I think by becoming part of other people’s boards, that I want to see them become successful is a major part of my purpose, because I want to see other people of color win. [But] I’ll also be realistic. That wasn’t always my mission.

My mission was very selfish in a lot of ways because I felt like for a long time in my life that I missed out on an opportunity for me. I was angry at myself because I didn’t take full advantage because of a mistake I made. So that’s changed over the last several years. But that’s been a process, and that’s been a journey for me, too, to get to that place.

CASSIUSLife: Well, it’s a tough thing to feel like you’re beyond redemption, right? Because at that point, it’s all over, the story’s all told and complete.

Jay Williams: I’ve been afforded an opportunity that my journey isn’t complete. My journey is only complete when I’m dead. So why wouldn’t I want to be real about the process that I’m going through and how my brain is a little bit all over the place? Because I’m talking about what I’ve learned on this short part of my journey.

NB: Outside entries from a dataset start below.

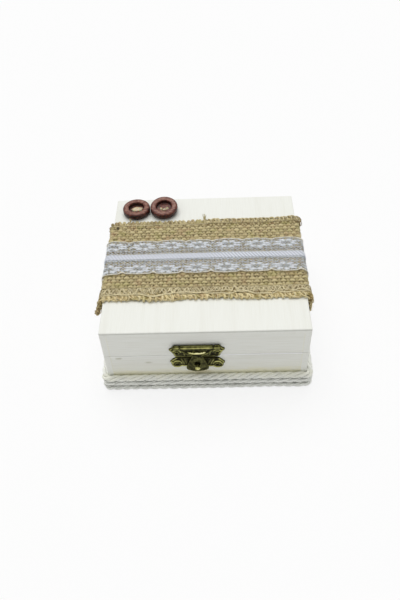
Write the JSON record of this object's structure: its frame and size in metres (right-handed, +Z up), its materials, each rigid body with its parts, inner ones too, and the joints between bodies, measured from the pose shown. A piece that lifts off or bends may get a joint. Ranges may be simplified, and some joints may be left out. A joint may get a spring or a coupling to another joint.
{
  "type": "keepsake box",
  "caption": "Small square wooden keepsake box with a hinged lid, burlap and lace bands, buttons, rope trim and a hasp latch.",
  "frame": {"origin": "middle of the underside of the base, on the surface the box stands on", "axes": "+Z up, -Y towards the front with the latch, +X to the right seen from the front"},
  "size_m": [0.11, 0.1068, 0.0475],
  "materials": {
    "pale_wood": "sanded, bare",
    "burlap": "open plain weave jute",
    "lace": "white floral lace",
    "satin": "white satin ribbon",
    "cotton_rope": "twisted cotton, cream",
    "antique_bronze": "stamped sheet, antiqued",
    "button_lacquer": "dark brown, glossy lacquer",
    "hot_glue": "set hot glue, cloudy"
  },
  "bodies": {
    "base": {"base_bottom_panel": "pale_wood", "base_front_wall": "pale_wood", "base_back_wall": "pale_wood", "base_left_wall": "pale_wood", "base_right_wall": "pale_wood", "rope_trim": "cotton_rope", "latch_lower_plate": "antique_bronze", "latch_lower_nails": "antique_bronze", "hinge_left_base_leaf": "antique_bronze", "hinge_right_base_leaf": "antique_bronze", "hinge_left_pin": "antique_bronze", "hinge_right_pin": "antique_bronze", "hinge_base_nails": "antique_bronze"},
    "lid": {"lid_top_panel": "pale_wood", "lid_front_wall": "pale_wood", "lid_back_wall": "pale_wood", "lid_left_wall": "pale_wood", "lid_right_wall": "pale_wood", "burlap_band": "burlap", "lace_ribbon": "lace", "satin_ribbon": "satin", "button_left": "button_lacquer", "button_right": "button_lacquer", "button_glue_left": "hot_glue", "button_glue_right": "hot_glue", "latch_upper_plate": "antique_bronze", "latch_upper_nails": "antique_bronze", "latch_hasp_pin": "antique_bronze", "hinge_left_lid_leaf": "antique_bronze", "hinge_right_lid_leaf": "antique_bronze", "hinge_lid_nails": "antique_bronze"},
    "hasp": {"latch_hasp": "antique_bronze"}
  },
  "joints": [
    {"name": "lid_hinge", "type": "hinge", "parent": "base", "child": "lid", "pos_m": [0, 0.0516, 0.0246], "axis": [-1, 0, 0], "range_deg": [0, 175]},
    {"name": "hasp_swing", "type": "hinge", "parent": "lid", "child": "hasp", "pos_m": [-0.0043, -0.0513, 0.032], "axis": [-1, 0, 0], "range_deg": [0, 165]}
  ]
}
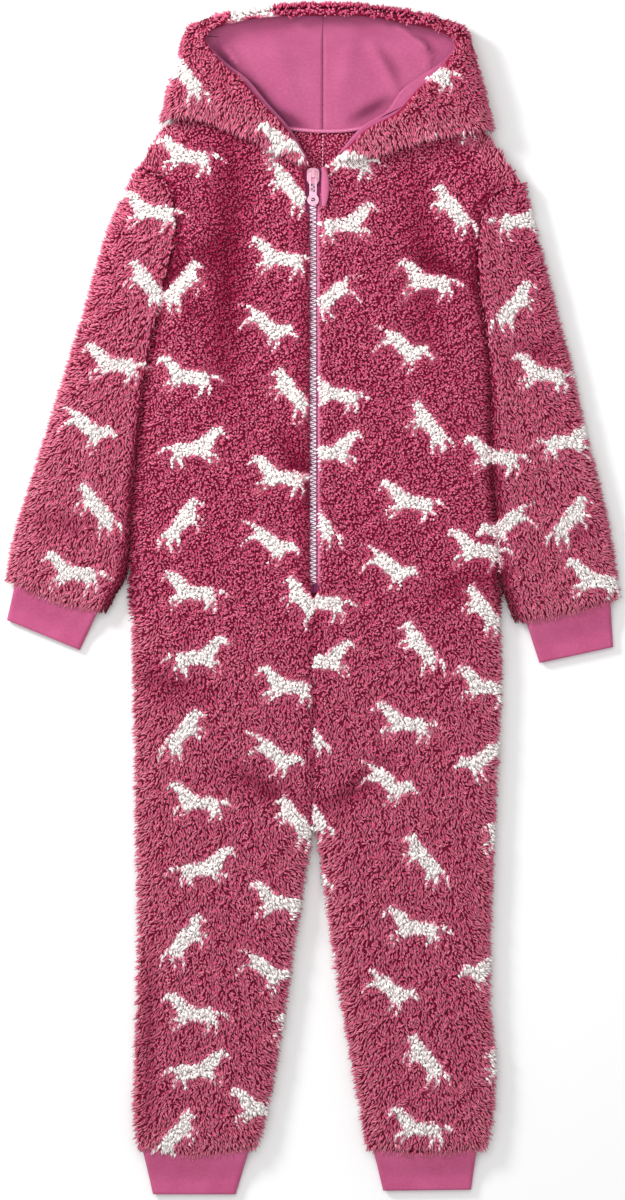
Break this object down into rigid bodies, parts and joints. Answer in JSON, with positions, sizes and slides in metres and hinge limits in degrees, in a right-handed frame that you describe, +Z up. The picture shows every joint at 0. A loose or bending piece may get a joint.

I’ve been afforded a beautiful moment in my life to realize that I’ve been given an opportunity to live again. Most people can’t even find that true meaning, right?

Like, somebody was like, well, “Your story isn’t like the real comeback story.”

I’m like, “Oh, it’s not? What’s the real comeback story?”

He said, “You didn’t come back and play in the NBA,” and it sounded like a huge deal.

“Oh, you mean like the movie perception of a comeback story, right?,” I’m saying to myself. So many people only look at their lives through the movie stylistic performance of it. And I’m sitting there saying, “I have a comeback. I came back. I came back mentally — I’m here.” We should praise things like that.

So [we’re never] beyond redemption, man, because I was here yesterday, and I was almost gone tomorrow.